November 25, 2013
The beauty of art and architecture coalesce to bring avant garde sustainable buildings into reality. Museums and social public spaces are leading the way to provide new constructions that are points of attraction and provide education on green building. The new construction of “The Kimbell’s Stylish, Sustainable New Addition” is an example of modern design and artistry.
“Over nearly 50 years, Mr. Piano has designed notable buildings like the Pompidou Center in Paris and the Modern Wing of the Art Institute of Chicago, and his association with Texas institutions of fine art dates back more than a quarter-century to his 1987 Menil Collection in Houston. Eight years later, he designed the Cy Twombly Gallery in the same city and in 2003 his Nasher Sculpture Center opened in Dallas.”
“But the $135 million Piano Pavilion is, perhaps, Mr. Piano’s most subtly ambitious Texas work to date — in part because the structure was commissioned to serve one of the most revered museum buildings in the country, designed by the American architect Louis I. Kahn,” reports New York Times.
The design integrates sustainability engaging environment from grey-to-green methods producing, “the pavilion’s roof with fritted glass and fabric scrims, over which lies a network of aluminum mechanical louvers, or slats, that open and close to control and diffuse the amount of light let into the museum.” The design is to use light as a tool, art and efficiency.
“The evenly distributed natural light cuts down on how much electricity the Kimbell might otherwise use to illuminate the gallery spaces. Moreover the tops of those aluminum louvers are covered with photovoltaic cells, or solar panels, that harvest sunlight to generate electricity for the museum.”

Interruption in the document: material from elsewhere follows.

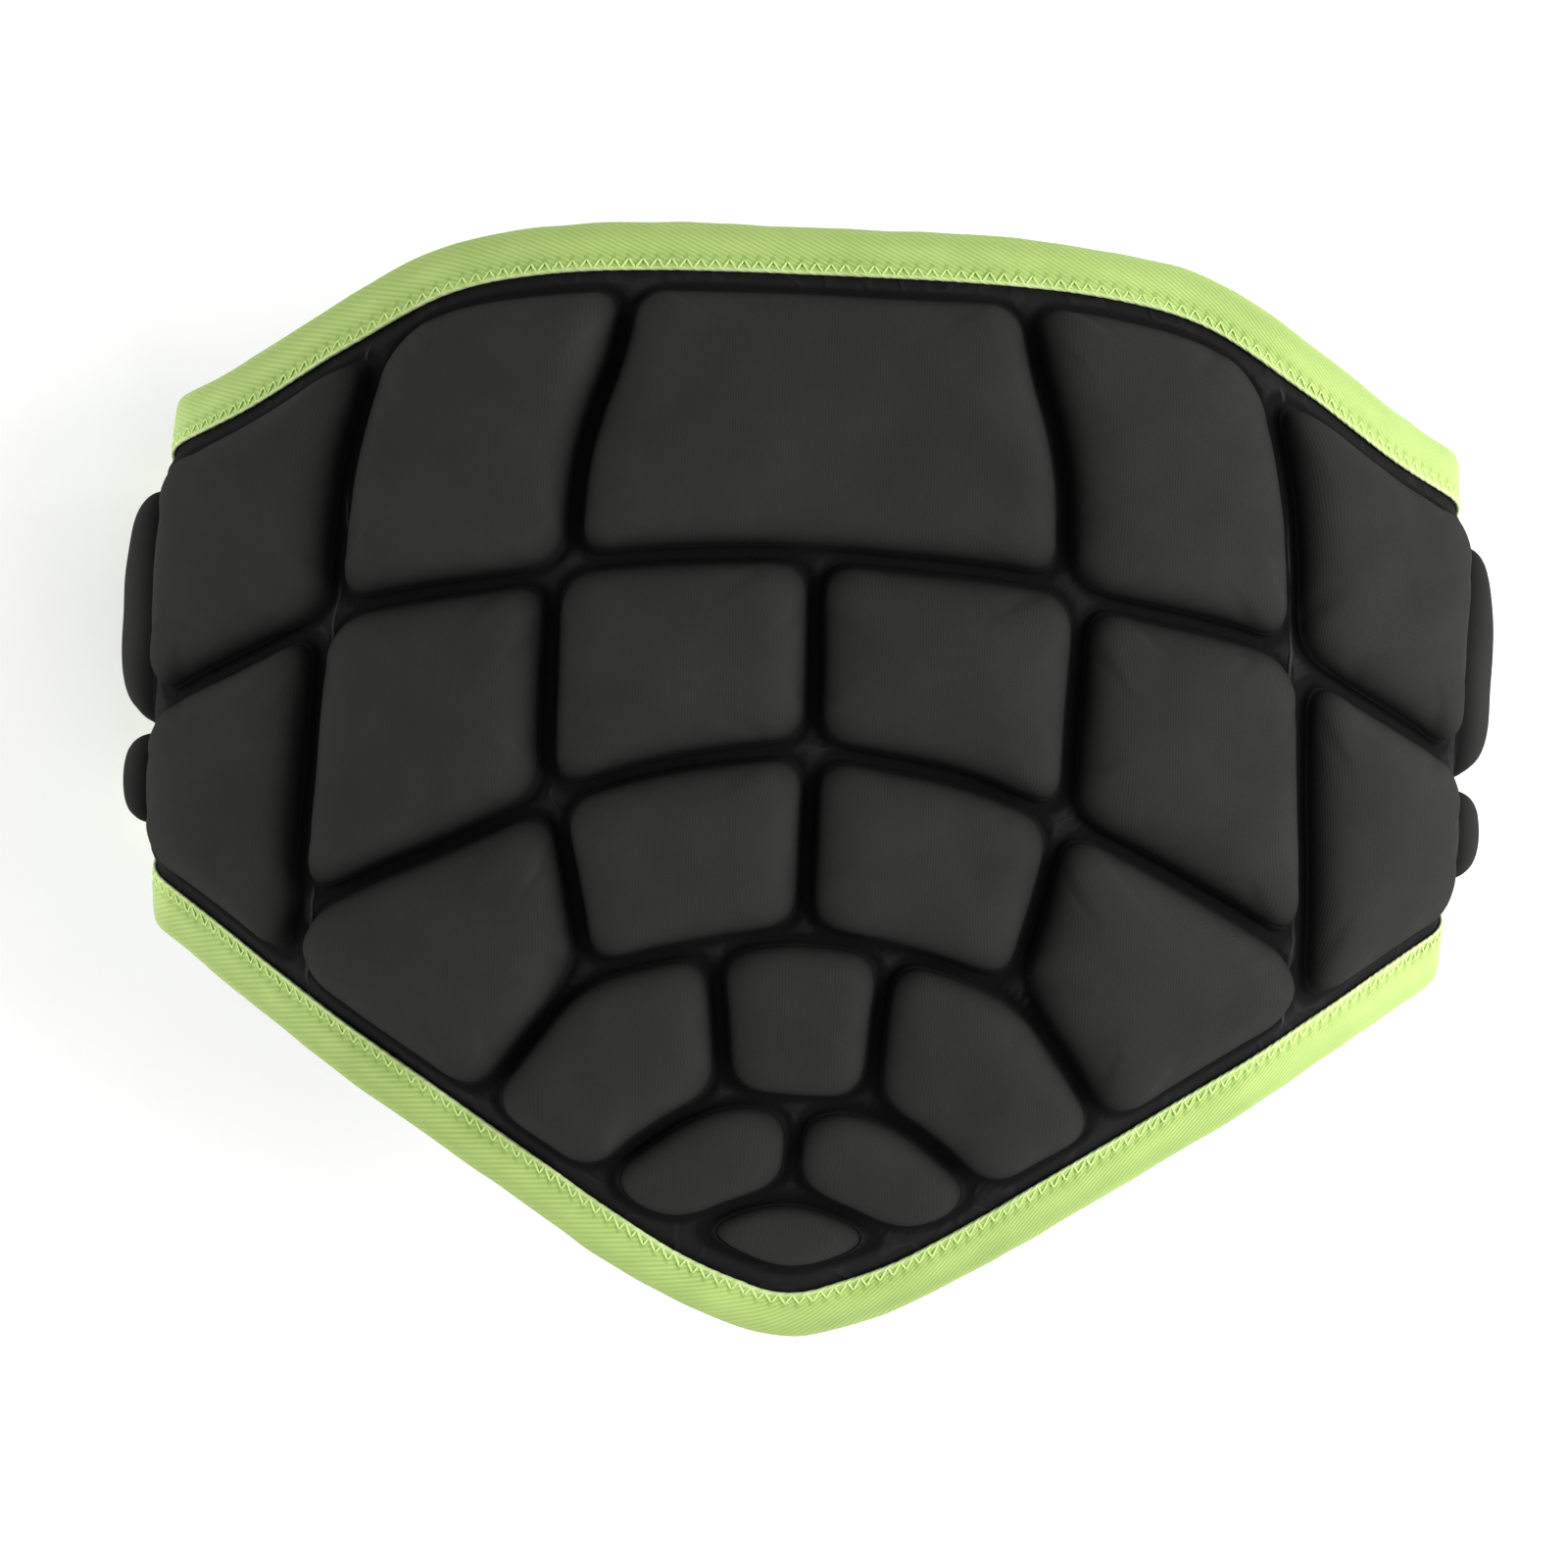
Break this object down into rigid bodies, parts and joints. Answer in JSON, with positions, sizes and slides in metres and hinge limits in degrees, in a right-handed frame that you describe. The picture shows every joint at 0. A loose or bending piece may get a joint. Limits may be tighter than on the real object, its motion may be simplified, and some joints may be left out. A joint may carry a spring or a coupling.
{
  "type": "hip pad",
  "caption": "Moulded foam hip pad with raised fabric-covered cells on a thin curved web, a tapered lower tip, two wings that bend back and a folded binding tape round the edge.",
  "frame": {"origin": "under the middle of the pad, on the surface its two wing ends stand on", "axes": "+X across the hips from wing to wing, +Y from the tip to the waist edge, +Z out of the padded face"},
  "size_m": [0.3394, 0.2618, 0.1263],
  "materials": {
    "web_fabric": "matt fine knit laminated to thin foam",
    "cell_fabric": "matt fine knit laminated to moulded foam",
    "binding_tape": "woven twill tape"
  },
  "bodies": {
    "root": {"web": "web_fabric", "waist_center": "cell_fabric", "waist_inner_left": "cell_fabric", "waist_inner_right": "cell_fabric", "waist_outer_left": "cell_fabric", "waist_outer_right": "cell_fabric", "waist_wing_left": "cell_fabric", "waist_wing_right": "cell_fabric", "hip_inner_left": "cell_fabric", "hip_inner_right": "cell_fabric", "hip_middle_left": "cell_fabric", "hip_middle_right": "cell_fabric", "hip_outer_left": "cell_fabric", "hip_outer_right": "cell_fabric", "hip_wing_left": "cell_fabric", "hip_wing_right": "cell_fabric", "seat_inner_left": "cell_fabric", "seat_inner_right": "cell_fabric", "seat_outer_left": "cell_fabric", "seat_outer_right": "cell_fabric", "lower_center": "cell_fabric", "lower_side_left": "cell_fabric", "lower_side_right": "cell_fabric", "tail_left": "cell_fabric", "tail_right": "cell_fabric", "tip": "cell_fabric", "binding_waist": "binding_tape", "binding_seat": "binding_tape", "binding_wing_left": "binding_tape", "binding_wing_right": "binding_tape"}
  },
  "joints": []
}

“The solar cells produce the energy to illuminate the building at night,” Mark Carroll, the pavilion’s lead architect and partner with the Renzo Piano Building Workshop, wrote in an email.”
Exterior: The buildings use of 36 geothermal wells, each one 460 feet deep, to harness the more stable temperature of the ground water to heat and cool the building. The use of a green roof consisting of a 19,200-square-foot green sod roof covering the museum’s western pavilion. It insulates the building from both the sun and the cold. “And unlike from a traditional roof, you will avoid lots of wasteful rainwater runoff into a nearby gutter,” said Kathryn Holliday, director of the David Dillon Center for Texas Architecture at the University of Texas at Arlington.
Interior: The galleries’ white oak plank floors (with quarter-inch gaps between the floor boards) are made to be breathable, allowing low-velocity air to circulate throughout the pavilion. The air-displacement system uses less energy, and air is sent only where there are people.
Sustainability and green construction can lead the way to new design and opportunities to integrate the environment and interior for a collaborative “newstruction”. When art is considered for form and space the opportunity for architecture is advancing new design as an ecosystem to optimize social engagement and health.